Лиля Брик привыкла, чтобы окружающие принимали ее слова как последнюю истину. «Лиля всегда права», – говорил Маяковский. «А если она скажет, что шкаф стоит на потолке», – спросил его Асеев. «Шкаф, стоящий на третьем этаже, по отношению к нашему второму стоит на потолке», – вывернулся Буратино-Володя. Если мы любим Лилю Брик, мы должны поверить тому, что Осип, оставаясь с ней в одной квартире во время разъездов Володи, соблюдал целомудрие, что и во время поездки за границу в 1930 году они делили комнату в отеле, не прикасаясь друг к другу, и т. д. Но с чего вдруг? Ни он, ни она никогда не считали верность одному возлюбленному добродетелью. В книге преданного Лиле Брик В. В. Катаняна находим пикантное описание ее юношеских похождений в Мюнхене:

«В самый разгар романа с Грановским в Мюнхен приехал Блюменфельд. Молоденькая красивая Лиля продолжала роман с Грановским, не прерывая любовных отношений с Гарри, и проявляла незаурядную сноровку, чтобы они не столкнулись. Мастерская Грановского, ее пансионная комната и отельчик Гарри служили ей местом свиданий с этими молодыми людьми, но ни разу никто ни на кого не нарвался. Зная, что у Грановского днем репетиция, она шла в кафе с Гарри, а зная, что у Гарри занятия в студии, спокойно поднималась в мастерскую к Грановскому».
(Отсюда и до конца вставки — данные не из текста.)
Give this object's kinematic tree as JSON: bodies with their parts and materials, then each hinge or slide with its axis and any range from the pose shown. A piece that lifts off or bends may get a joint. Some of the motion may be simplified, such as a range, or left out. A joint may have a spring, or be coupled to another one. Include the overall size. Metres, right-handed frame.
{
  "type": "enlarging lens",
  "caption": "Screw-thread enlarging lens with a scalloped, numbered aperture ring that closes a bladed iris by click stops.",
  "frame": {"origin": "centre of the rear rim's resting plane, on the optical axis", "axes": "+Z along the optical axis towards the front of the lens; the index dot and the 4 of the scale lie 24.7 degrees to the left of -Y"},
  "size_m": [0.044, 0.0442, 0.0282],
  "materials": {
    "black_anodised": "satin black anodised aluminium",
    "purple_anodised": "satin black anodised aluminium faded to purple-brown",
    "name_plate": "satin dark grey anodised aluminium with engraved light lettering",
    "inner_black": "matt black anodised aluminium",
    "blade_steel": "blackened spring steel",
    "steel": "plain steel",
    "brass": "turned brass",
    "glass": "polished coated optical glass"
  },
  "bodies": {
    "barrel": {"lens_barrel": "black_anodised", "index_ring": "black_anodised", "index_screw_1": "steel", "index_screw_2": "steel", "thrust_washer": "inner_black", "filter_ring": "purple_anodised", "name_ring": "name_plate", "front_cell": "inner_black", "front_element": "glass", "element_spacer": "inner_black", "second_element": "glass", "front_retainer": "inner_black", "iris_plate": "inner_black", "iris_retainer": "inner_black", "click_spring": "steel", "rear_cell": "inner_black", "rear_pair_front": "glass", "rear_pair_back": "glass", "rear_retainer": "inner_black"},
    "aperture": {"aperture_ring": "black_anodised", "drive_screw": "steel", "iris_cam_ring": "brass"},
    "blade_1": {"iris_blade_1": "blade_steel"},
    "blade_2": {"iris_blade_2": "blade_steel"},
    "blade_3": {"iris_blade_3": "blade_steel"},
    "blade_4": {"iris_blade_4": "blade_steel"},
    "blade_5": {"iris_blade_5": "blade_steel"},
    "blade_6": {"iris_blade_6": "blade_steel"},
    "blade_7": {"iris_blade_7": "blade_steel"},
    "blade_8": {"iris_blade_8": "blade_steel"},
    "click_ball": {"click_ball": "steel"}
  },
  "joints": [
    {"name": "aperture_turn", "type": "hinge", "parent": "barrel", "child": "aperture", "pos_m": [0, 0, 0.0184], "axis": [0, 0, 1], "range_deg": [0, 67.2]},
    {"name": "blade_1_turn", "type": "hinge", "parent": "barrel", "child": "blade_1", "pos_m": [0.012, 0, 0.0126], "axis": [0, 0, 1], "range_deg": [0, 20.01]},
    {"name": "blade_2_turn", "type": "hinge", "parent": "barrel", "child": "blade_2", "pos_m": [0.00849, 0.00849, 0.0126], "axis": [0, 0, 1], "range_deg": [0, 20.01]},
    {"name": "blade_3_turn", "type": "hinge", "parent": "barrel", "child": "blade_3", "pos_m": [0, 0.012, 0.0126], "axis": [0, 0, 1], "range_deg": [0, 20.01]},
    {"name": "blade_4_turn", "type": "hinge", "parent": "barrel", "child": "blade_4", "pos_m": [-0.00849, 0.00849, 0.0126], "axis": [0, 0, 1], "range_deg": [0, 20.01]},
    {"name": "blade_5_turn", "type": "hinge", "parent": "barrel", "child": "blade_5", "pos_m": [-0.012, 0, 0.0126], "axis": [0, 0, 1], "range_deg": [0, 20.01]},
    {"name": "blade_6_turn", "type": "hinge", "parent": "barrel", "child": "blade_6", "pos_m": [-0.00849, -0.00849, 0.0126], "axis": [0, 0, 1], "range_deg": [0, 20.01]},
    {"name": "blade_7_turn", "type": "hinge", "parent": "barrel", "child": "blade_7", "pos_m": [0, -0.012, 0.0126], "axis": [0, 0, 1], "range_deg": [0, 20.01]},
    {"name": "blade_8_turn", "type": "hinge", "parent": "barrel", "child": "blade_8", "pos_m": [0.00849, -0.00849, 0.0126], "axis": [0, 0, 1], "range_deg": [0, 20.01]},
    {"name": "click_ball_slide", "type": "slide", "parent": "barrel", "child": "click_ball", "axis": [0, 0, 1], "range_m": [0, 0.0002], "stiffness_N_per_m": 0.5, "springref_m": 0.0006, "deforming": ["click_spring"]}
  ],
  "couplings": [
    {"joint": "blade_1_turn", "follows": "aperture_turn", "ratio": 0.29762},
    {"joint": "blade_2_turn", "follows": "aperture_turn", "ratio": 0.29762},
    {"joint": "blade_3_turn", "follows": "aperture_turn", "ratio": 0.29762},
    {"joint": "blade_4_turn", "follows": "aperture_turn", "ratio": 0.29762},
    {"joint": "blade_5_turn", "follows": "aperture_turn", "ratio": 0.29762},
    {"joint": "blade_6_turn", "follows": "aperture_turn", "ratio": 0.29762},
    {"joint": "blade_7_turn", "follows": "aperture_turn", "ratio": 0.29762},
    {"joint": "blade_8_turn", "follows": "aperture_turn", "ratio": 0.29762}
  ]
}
В 1928 году у Осипа Брика загорелся роман с замужней библиотекаршей, Женей Жемчужной. Он проводил с ней дни, а ночевать возвращался в Гендриков переулок. Когда она навещала его там, он вечером провожал ее домой. Такое расширение «семьи» ни у кого не вызывало протеста. Дочь Краснощекова от первого брака, Луэлла, практически стала шестым членом семьи.